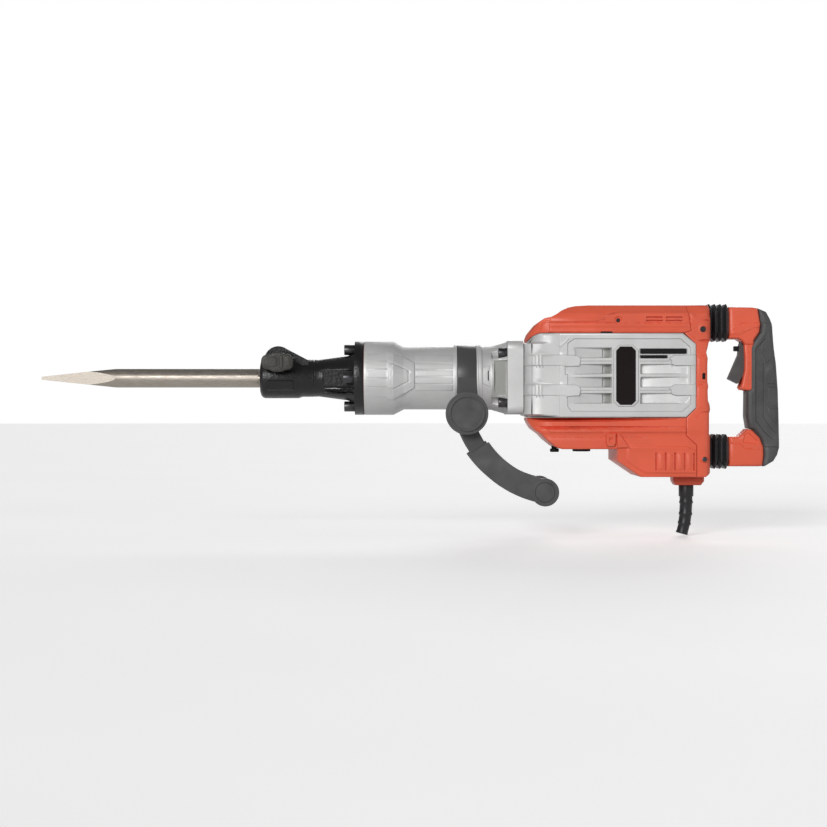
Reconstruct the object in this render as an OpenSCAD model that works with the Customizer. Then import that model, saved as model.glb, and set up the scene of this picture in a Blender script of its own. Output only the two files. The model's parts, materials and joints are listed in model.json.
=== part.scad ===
// Electric demolition hammer (jackhammer) with a pointed chisel.
// X runs along the striking axis: the chisel points to -X, the rear handle is at +X, +Z is up.
// The origin is on the striking axis at the mouth of the tool holder.

/* [Chisel] */
// Reach of the chisel beyond the holder's mouth
chisel_reach = 342; // [250:1:342]
// Length of the four-sided point
point_len = 117; // [80:1:150]
// Radius of the round bar
bar_r = 14.5; // [13.5:0.1:14.5]
// Half width of the blunt tip
tip_half = 2.3; // [1:0.1:4]
// Hexagonal shank across its flats
shank_af = 28; // [26:0.1:28]

/* [Tool holder] */
// Outer radius of the holder's nose
nose_r = 31.2; // [30:0.1:32]
// Radius of the retainer pin
pin_r = 12; // [11.5:0.1:12]
// Travel of the chisel in its holder
chisel_travel = 22; // [10:1:22]

/* [Barrel] */
// Radius of the front drum
drum_r = 57.1; // [55:0.1:58]
// Radius of the barrel
barrel_r = 48.7; // [46:0.1:49]
// Radius of the handle band's seat
seat_r = 47.5; // [45:0.1:47.5]
// Half width of the square flange
flange_half = 56.5; // [55:0.1:58]

/* [Striking mechanism] */
// Crank throw, half of the piston's stroke
throw = 15; // [12:0.5:15]
// Length of the connecting rod between centres
rod_len = 90; // [88:1:92]
// Bore radius of the cylinder liner
bore_r = 29; // [28.5:0.1:29]

/* [Gears] */
// Module of the gear teeth
gear_m = 2; // [2:1:2]
// Teeth on the motor pinion
motor_teeth = 13; // [13:2:13]
// Teeth on the large intermediate gear
large_teeth = 51; // [51:2:51]
// Teeth on the intermediate pinion
small_teeth = 15; // [15:2:15]
// Teeth on the crank gear
crank_teeth = 53; // [53:2:53]

/* [Housing] */
// Half width of the red covers
cover_half = 64; // [62:0.5:65]
// Half width of the aluminium gear case
case_half = 67; // [66:0.5:68]
// Top of the top cover
top_z = 110.8; // [108:0.1:112]
// Underside of the motor box
motor_z = -152; // [-156:1:-150]
// Wall thickness of the plastic covers
wall = 3; // [2.5:0.1:3.5]

/* [Side handle] */
// Height of the clamp bolt
clamp_z = -55; // [-57:0.5:-55]
// Radius of the clamp knob
knob_r = 32.3; // [28:0.1:34]
// Middle radius of the curved arms
arm_r = 154.5; // [150:0.5:156]

/* [Rear handle] */
// Half width of the handle's arms
arm_half = 20; // [18:0.5:22]
// Rear face of the grip
grip_x = 805; // [800:1:810]

/* [Hidden] */
$fn = 64;

// Colours
steel_c = [0.62, 0.6, 0.57];
bright_c = [0.75, 0.75, 0.76];
cast_c = [0.1, 0.1, 0.11];
alu_c = [0.83, 0.84, 0.84];
red_c = [0.9, 0.3, 0.2];
grip_c = [0.26, 0.26, 0.27];
black_c = [0.06, 0.06, 0.07];
copper_c = [0.72, 0.45, 0.25];
brass_c = [0.78, 0.62, 0.3];

// Fits
run = 0.07;         // radial clearance of a running fit
gap = 0.3;          // clearance between bodies that only pass each other
bolt_gap = 0.2;     // radial clearance of a fixing hole

// Stations along the striking axis
shank_end = 68;
guide_x = [80, 114];
flange_x = [147, 161];
gasket_t = 1;
barrel_x = flange_x[1] + gasket_t;
liner_x = [164, 400];
seat_x = [305, 335];
square_x = [382, 406];
case_x = square_x[1];
crank_x = 490;
pair_2 = (small_teeth + crank_teeth) * gear_m / 2;
pair_1 = (motor_teeth + large_teeth) * gear_m / 2;
mid_x = crank_x + pair_2;
motor_x = mid_x + pair_1;
holder_bore = 22.6;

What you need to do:
Nothing should be left out: repeat all of the data exactly.

Solution to the exercise:
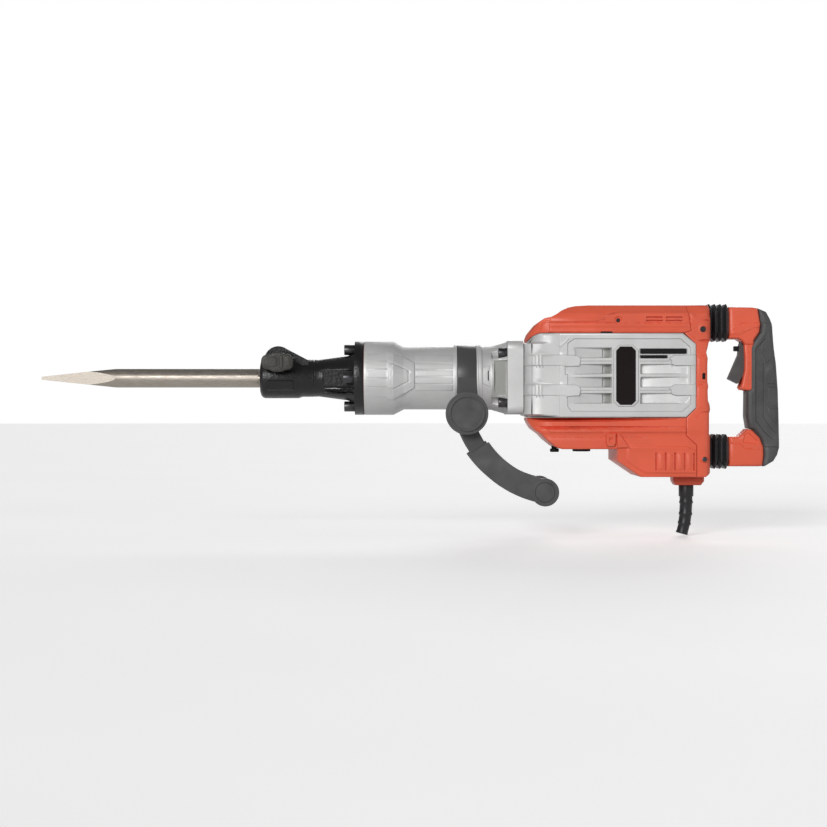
Reconstruct the object in this render as an OpenSCAD model that works with the Customizer. Then import that model, saved as model.glb, and set up the scene of this picture in a Blender script of its own. Output only the two files. The model's parts, materials and joints are listed in model.json.
=== part.scad ===
// Electric demolition hammer (jackhammer) with a pointed chisel.
// X runs along the striking axis: the chisel points to -X, the rear handle is at +X, +Z is up.
// The origin is on the striking axis at the mouth of the tool holder.

/* [Chisel] */
// Reach of the chisel beyond the holder's mouth
chisel_reach = 342; // [250:1:342]
// Length of the four-sided point
point_len = 117; // [80:1:150]
// Radius of the round bar
bar_r = 14.5; // [13.5:0.1:14.5]
// Half width of the blunt tip
tip_half = 2.3; // [1:0.1:4]
// Hexagonal shank across its flats
shank_af = 28; // [26:0.1:28]

/* [Tool holder] */
// Outer radius of the holder's nose
nose_r = 31.2; // [30:0.1:32]
// Radius of the retainer pin
pin_r = 12; // [11.5:0.1:12]
// Travel of the chisel in its holder
chisel_travel = 22; // [10:1:22]

/* [Barrel] */
// Radius of the front drum
drum_r = 57.1; // [55:0.1:58]
// Radius of the barrel
barrel_r = 48.7; // [46:0.1:49]
// Radius of the handle band's seat
seat_r = 47.5; // [45:0.1:47.5]
// Half width of the square flange
flange_half = 56.5; // [55:0.1:58]

/* [Striking mechanism] */
// Crank throw, half of the piston's stroke
throw = 15; // [12:0.5:15]
// Length of the connecting rod between centres
rod_len = 90; // [88:1:92]
// Bore radius of the cylinder liner
bore_r = 29; // [28.5:0.1:29]

/* [Gears] */
// Module of the gear teeth
gear_m = 2; // [2:1:2]
// Teeth on the motor pinion
motor_teeth = 13; // [13:2:13]
// Teeth on the large intermediate gear
large_teeth = 51; // [51:2:51]
// Teeth on the intermediate pinion
small_teeth = 15; // [15:2:15]
// Teeth on the crank gear
crank_teeth = 53; // [53:2:53]

/* [Housing] */
// Half width of the red covers
cover_half = 64; // [62:0.5:65]
// Half width of the aluminium gear case
case_half = 67; // [66:0.5:68]
// Top of the top cover
top_z = 110.8; // [108:0.1:112]
// Underside of the motor box
motor_z = -152; // [-156:1:-150]
// Wall thickness of the plastic covers
wall = 3; // [2.5:0.1:3.5]

/* [Side handle] */
// Height of the clamp bolt
clamp_z = -55; // [-57:0.5:-55]
// Radius of the clamp knob
knob_r = 32.3; // [28:0.1:34]
// Middle radius of the curved arms
arm_r = 154.5; // [150:0.5:156]

/* [Rear handle] */
// Half width of the handle's arms
arm_half = 20; // [18:0.5:22]
// Rear face of the grip
grip_x = 805; // [800:1:810]

/* [Hidden] */
$fn = 64;

// Colours
steel_c = [0.62, 0.6, 0.57];
bright_c = [0.75, 0.75, 0.76];
cast_c = [0.1, 0.1, 0.11];
alu_c = [0.83, 0.84, 0.84];
red_c = [0.9, 0.3, 0.2];
grip_c = [0.26, 0.26, 0.27];
black_c = [0.06, 0.06, 0.07];
copper_c = [0.72, 0.45, 0.25];
brass_c = [0.78, 0.62, 0.3];

// Fits
run = 0.07;         // radial clearance of a running fit
gap = 0.3;          // clearance between bodies that only pass each other
bolt_gap = 0.2;     // radial clearance of a fixing hole

// Stations along the striking axis
shank_end = 68;
guide_x = [80, 114];
flange_x = [147, 161];
gasket_t = 1;
barrel_x = flange_x[1] + gasket_t;
liner_x = [164, 400];
seat_x = [305, 335];
square_x = [382, 406];
case_x = square_x[1];
crank_x = 490;
pair_2 = (small_teeth + crank_teeth) * gear_m / 2;
pair_1 = (motor_teeth + large_teeth) * gear_m / 2;
mid_x = crank_x + pair_2;
motor_x = mid_x + pair_1;
holder_bore = 22.6;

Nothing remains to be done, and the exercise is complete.